* The information provided below is compiled from various independent organizations working on election defense. US BASE cannot verify the accuracy of all data. Additionally we cannot vet every state or local organization working on election defense.
Massachusetts Technology in Use
Verified Voting Foundation
* Note that "Paper Ballot" in the map below typically designates paper ballots counted by an electronic scanning device.

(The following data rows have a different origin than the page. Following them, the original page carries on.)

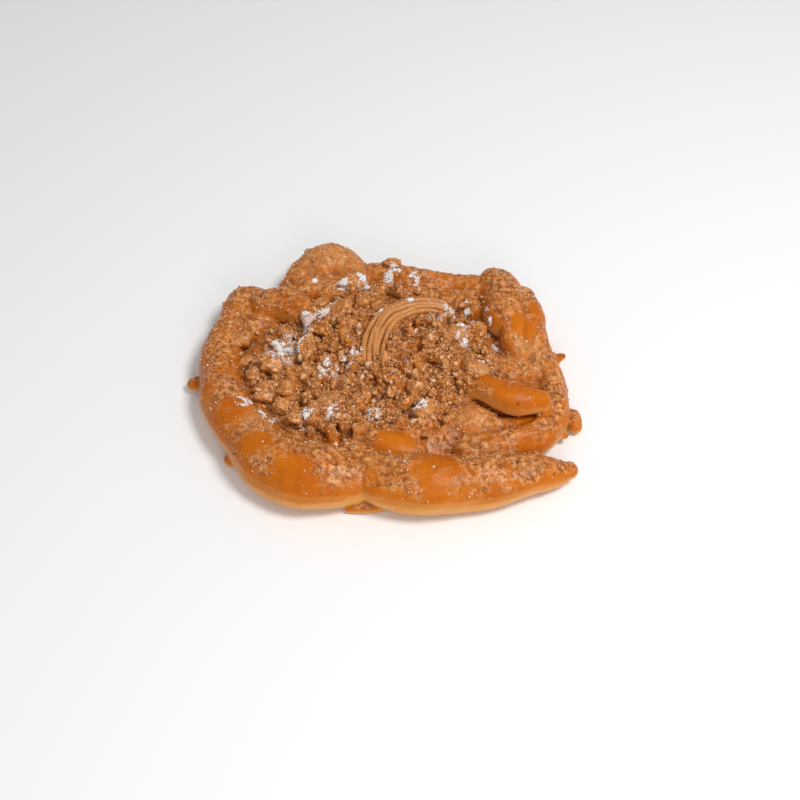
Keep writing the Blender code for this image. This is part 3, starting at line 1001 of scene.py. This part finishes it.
def batter_material(name, body, share, rough):
    """Fried batter with cinnamon sugar on a share of it."""
    material, tree, shader = new_material(name)
    speck = noise_node(tree, 800, 3, 0.6)
    body = ramp_node(tree, noise_node(tree, 170, 3), *body)
    colour = mix_node(tree, share, body, sugar_specks_lit_and_shaded(tree, body, speck))
    tree.links.new(powdered(tree, colour), shader.inputs["Base Color"])
    shader.inputs["Roughness"].default_value = rough
    shader.inputs["Specular IOR Level"].default_value = 0.42
    soften(shader, 0.12, 2)
    bump(tree, shader, (noise_node(tree, 420, 4, 0.7), 0.4, 0.6))
    return material


def crumb_material(name, *stops):
    """Crumbs from dark brown to pinkish sugar, each of its own shade."""
    material, tree, shader = new_material(name)
    own = ramp_node(tree, attribute_node(tree, "tint"), *stops)
    mottle = ramp_node(tree, noise_node(tree, 700, 3, 0.7), (0.3, SHADED), (0.65, CLEAR))
    colour = mix_node(tree, 0.8, own, mottle, "MULTIPLY")
    tree.links.new(powdered(tree, colour), shader.inputs["Base Color"])
    shader.inputs["Roughness"].default_value = 0.28
    shader.inputs["Specular IOR Level"].default_value = 0.5
    bump(tree, shader, (noise_node(tree, 900, 3, 0.7), 0.25, 0.6))
    return material


def crystal_material():
    """Grains of cinnamon sugar, which catch the light."""
    material, tree, shader = new_material("sugar_crystals")
    own = ramp_node(tree, attribute_node(tree, "tint"), *CRYSTAL_SHADES)
    tree.links.new(own, shader.inputs["Base Color"])
    shader.inputs["Roughness"].default_value = 0.4
    shader.inputs["Specular IOR Level"].default_value = 0.25
    return material


def powder_material():
    """Matt white powder."""
    material, tree, shader = new_material("powdered_sugar")
    own = ramp_node(tree, attribute_node(tree, "tint"), *POWDER_SHADES)
    tree.links.new(own, shader.inputs["Base Color"])
    shader.inputs["Roughness"].default_value = 0.85
    return material


def floor_material():
    """The plain pale ground under the cake."""
    material, _, shader = new_material("pale_floor")
    shader.inputs["Base Color"].default_value = (0.86, 0.865, 0.87, 1)
    shader.inputs["Roughness"].default_value = 0.7
    return material


def dress(obj, material):
    """Gives a piece its material and its place in the frame."""
    obj.data.materials.clear()
    obj.data.materials.append(material)
    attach(obj, "root")


def add_floor():
    bpy.ops.mesh.primitive_plane_add(size=FLOOR_SIZE, location=(0, 0, -FLOOR_DROP * MM))
    floor = bpy.context.object
    floor.name = "floor"
    floor.data.materials.append(floor_material())


def add_light(name, place, size, energy):
    data = bpy.data.lights.new(name, "AREA")
    data.shape = "DISK"
    data.size = size
    data.energy = energy
    light = scene_link(bpy.data.objects.new(name, data))
    light.location = place
    light.rotation_euler = (-Vector(place)).to_track_quat("-Z", "Y").to_euler()


def add_studio():
    """A white surround and the lights, with colours shown as they are."""
    world = bpy.data.worlds.new("studio")
    world.use_nodes = True
    background = world.node_tree.nodes["Background"]
    background.inputs["Color"].default_value = (1, 1, 1, 1)
    background.inputs["Strength"].default_value = SURROUND
    bpy.context.scene.world = world
    for name, light in LIGHTS.items():
        add_light(name, **light)
    bpy.context.scene.view_settings.view_transform = "Standard"


def add_camera():
    """The photograph's view."""
    data = bpy.data.cameras.new("camera")
    data.lens = LENS
    camera = scene_link(bpy.data.objects.new("camera", data))
    back = Vector((0, -math.cos(ELEVATION), math.sin(ELEVATION)))
    camera.location = (Vector(LOOK_AT) - LAYOUT_MIDDLE + back * DISTANCE) * MM
    camera.rotation_euler = (math.pi / 2 - ELEVATION, 0, 0)
    bpy.context.scene.camera = camera


def main():
    noise.seed_set(WOBBLE_SEED)
    add_camera()
    add_studio()
    add_floor()
    share = 1.0
    draw = np.random.default_rng(GRAIN_SEED)
    dough = make_dough(draw)
    nuggets = make_nuggets(dough.data)
    ribbons = make_ribbons()
    chunks = scatter(
        "chunks",
        [dough.data],
        draw,
        CHUNK_COUNT,
        CHUNK_RADII,
        chunk_density,
        ball_template(3),
        sink=0.6,
        chips=6,
    )
    chunks.data.shade_smooth()
    crumbs = scatter(
        "crumbs",
        [dough.data, chunks.data],
        draw,
        int(CRUMB_COUNT * share),
        CRUMB_RADII,
        crumb_density,
        ball_template(2),
        sink=0.6,
        lumps=0.4,
        chips=4,
    )
    fine_crumbs = scatter(
        "fine_crumbs",
        [dough.data, chunks.data],
        draw,
        int(FINE_CRUMB_COUNT * share),
        FINE_CRUMB_RADII,
        crumb_density,
        ball_template(1),
        sink=0.5,
        lumps=0.4,
        chips=2,
    )
    crystals = scatter(
        "crystals",
        [dough.data, nuggets.data, chunks.data],
        draw,
        int(CRYSTAL_COUNT * share),
        CRYSTAL_RADII,
        crystal_density,
        octahedron_template(),
        sink=0.4,
    )
    powder = scatter(
        "powder",
        [dough.data, nuggets.data, chunks.data, ribbons.data],
        draw,
        int(POWDER_COUNT * share),
        POWDER_RADII,
        powder_density,
        octahedron_template(),
        sink=0.3,
    )
    dress(dough, dough_material())
    dress(nuggets, batter_material("nuggets", NUGGET_BODY, 0.6, 0.28))
    dress(chunks, batter_material("chunks", NUGGET_BODY, 0.75, 0.28))
    dress(ribbons, batter_material("ribbons", RIBBON_BODY, 0.25, 0.4))
    dress(crumbs, crumb_material("crumbs", *CRUMB_SHADES))
    dress(fine_crumbs, crumb_material("fine_crumbs", *CRUMB_SHADES))
    dress(crystals, crystal_material())
    dress(powder, powder_material())
    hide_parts("funnel_cake")


main()
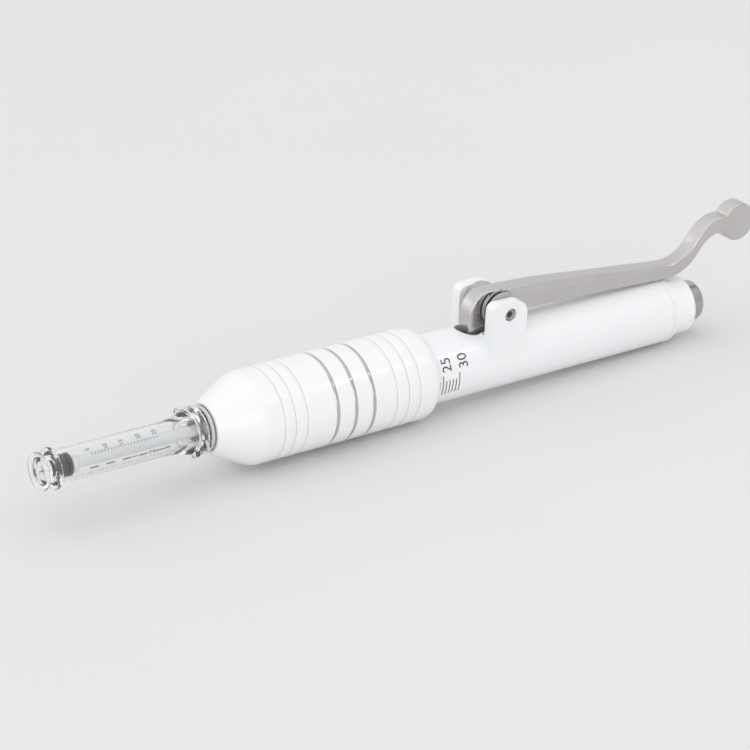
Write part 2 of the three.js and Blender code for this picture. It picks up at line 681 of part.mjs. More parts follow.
function ampouleBarrel() {
  const neckX = NOZZLE_X + NOZZLE_DISC_THICKNESS;
  const flangeX = neckX + NOZZLE_NECK_LENGTH;
  const flare = new THREE.QuadraticBezierCurve(
    new THREE.Vector2(RING_FRONT_X - FLARE_LENGTH, AMPOULE_R),
    new THREE.Vector2(RING_FRONT_X - FLARE_LENGTH / 2, AMPOULE_R + FLARE_SAG),
    new THREE.Vector2(RING_FRONT_X, GRIP_RING_R - FLARE_STEP),
  );
  const body = turned([
    [NOZZLE_X, ORIFICE_R],
    [NOZZLE_X, NOZZLE_DISC_R - EDGE],
    [NOZZLE_X + EDGE, NOZZLE_DISC_R],
    [neckX, NOZZLE_DISC_R],
    [neckX, NOZZLE_NECK_R],
    [flangeX, NOZZLE_NECK_R],
    [flangeX, FRONT_FLANGE_R],
    [BARREL_FRONT_X, FRONT_FLANGE_R],
    [BARREL_FRONT_X, AMPOULE_R],
    ...flare.getPoints(4).map((p) => [p.x, p.y]),
    [RING_FRONT_X, GRIP_RING_R],
    [STUB_X, GRIP_RING_R],
    [STUB_X, STUB_R],
    [STUB_X + STUB_LENGTH, STUB_R],
    [STUB_X + STUB_LENGTH, AMPOULE_BORE_R],
    [NOZZLE_X + ORIFICE_LENGTH + FRONT_BORE_LENGTH, AMPOULE_BORE_R],
    [NOZZLE_X + ORIFICE_LENGTH + FRONT_BORE_LENGTH, FRONT_BORE_R],
    [NOZZLE_X + ORIFICE_LENGTH, FRONT_BORE_R],
    [NOZZLE_X + ORIFICE_LENGTH, ORIFICE_R],
    [NOZZLE_X, ORIFICE_R],
  ], FINE_SIDES);
  return body.add(gripLobes(RING_FRONT_X, GRIP_RING_THICKNESS, GRIP_RING_R - LOBE_INSET, RING_LOBE_ANGLE));
}

function ampouleAdapter() {
  const hole = ring(ADAPTER_X - OVERCUT, ADAPTER_THICKNESS + 2 * OVERCUT, STUB_R + CLEARANCE, 0);
  return ring(ADAPTER_X, ADAPTER_THICKNESS, ADAPTER_R, 0, EDGE)
    .add(gripLobes(ADAPTER_X, ADAPTER_THICKNESS, ADAPTER_R - LOBE_INSET, ADAPTER_LOBE_ANGLE))
    .subtract(hole);
}

function holderORing() {
  const x = COLLAR_FRONT_X - CLEARANCE - O_RING_WIRE_R;
  const section = new THREE.Path().absarc(x, O_RING_R + O_RING_WIRE_R, O_RING_WIRE_R, 0, 2 * Math.PI);
  return turned(section.getPoints(4).map((p) => [p.x, p.y]));
}

// ---------------------------------------------------------------- plunger

function plungerSeal() {
  const ribFront = SEAL_X + SEAL_LENGTH - SEAL_RIB_LENGTH;
  const ribR = AMPOULE_BORE_R - CLEARANCE;
  const grooveR = ribR - SEAL_GROOVE_DEPTH;
  const third = SEAL_RIB_LENGTH / 3;
  return turned([
    [SEAL_X, 0],
    [SEAL_X, SEAL_NOSE_R - SEAL_CHAMFER],
    [SEAL_X + SEAL_CHAMFER, SEAL_NOSE_R],
    [ribFront + CLEARANCE, SEAL_NOSE_R],
    [ribFront + CLEARANCE, ribR],
    [ribFront + third, ribR],
    [ribFront + third, grooveR],
    [ribFront + 2 * third, grooveR],
    [ribFront + 2 * third, ribR],
    [SEAL_X + SEAL_LENGTH, ribR],
    [SEAL_X + SEAL_LENGTH, 0],
  ]);
}

function plungerRod() {
  const rear = RAM_NOSE_X + ROD_IN_RAM;
  return turned([
    [ROD_X, 0],
    [ROD_X, ROD_HEAD_R],
    [ROD_X + ROD_HEAD_LENGTH, ROD_HEAD_R],
    [ROD_X + ROD_HEAD_LENGTH + ROD_HEAD_TAPER, ROD_R],
    [rear - EDGE, ROD_R],
    [rear, ROD_R - EDGE],
    [rear, 0],
  ]);
}

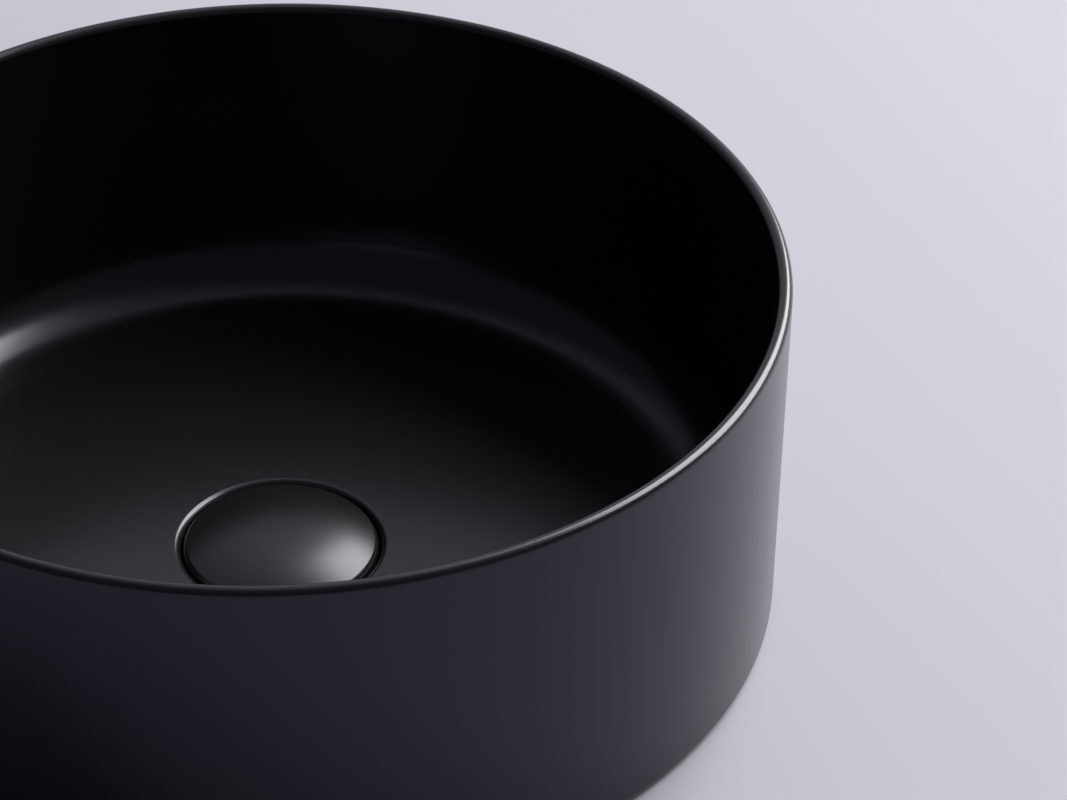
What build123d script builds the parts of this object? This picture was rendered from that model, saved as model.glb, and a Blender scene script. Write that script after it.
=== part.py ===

Center for American Progress State by State Voting System Report
See State Grade Below
"In August 2017, the Center for American Progress released a report entitled “9 Solutions for Securing America’s Elections,” laying out nine vulnerabilities in election infrastructure and solutions to help improve election security in time for the 2018 and 2020 elections. This report builds on that analysis to provide an overview of election security and preparedness in each state, looking specifically at state requirements and practices related to:
1. Minimum cybersecurity standards for voter registration systems
2. Voter-verified paper ballots
3. Post-election audits that test election results
4. Ballot accounting and reconciliation
5. Return of voted paper absentee ballots
6. Voting machine certification requirements
7. Pre-election logic and accuracy testing
This report provides an overview of state compliance with baseline standards to protect their elections from hacking and machine malfunction. Some experts may contend that additional standards, beyond those mentioned here, should be required of states to improve election security. The chief purpose of this report is to provide information on how states are faring in meeting even the minimum standards necessary to help secure their elections.
It is important to note at the outset that this report is not meant to be comprehen- sive of all practices that touch on issues of election security. We recognize that local jurisdictions sometimes have different or supplemental requirements and proce- dures from those required by the state. However, this report only considers state requirements reflected in statutes and regulations and does not include the more granular—and voluminous—information on more localized practices. Furthermore, this report does not address specific information technology (IT) requirements for voting machine hardware, software, or the design of pre-election testing ballots and system programming. And while we consider some minimum cybersecurity best practices, we do not analyze specific cyberinfrastructure or system programming requirements. These technical standards and protocols deserve analysis by computer scientists and IT professionals who have the necessary expertise to adequately assess the sufficiency of state requirements in those specialized areas."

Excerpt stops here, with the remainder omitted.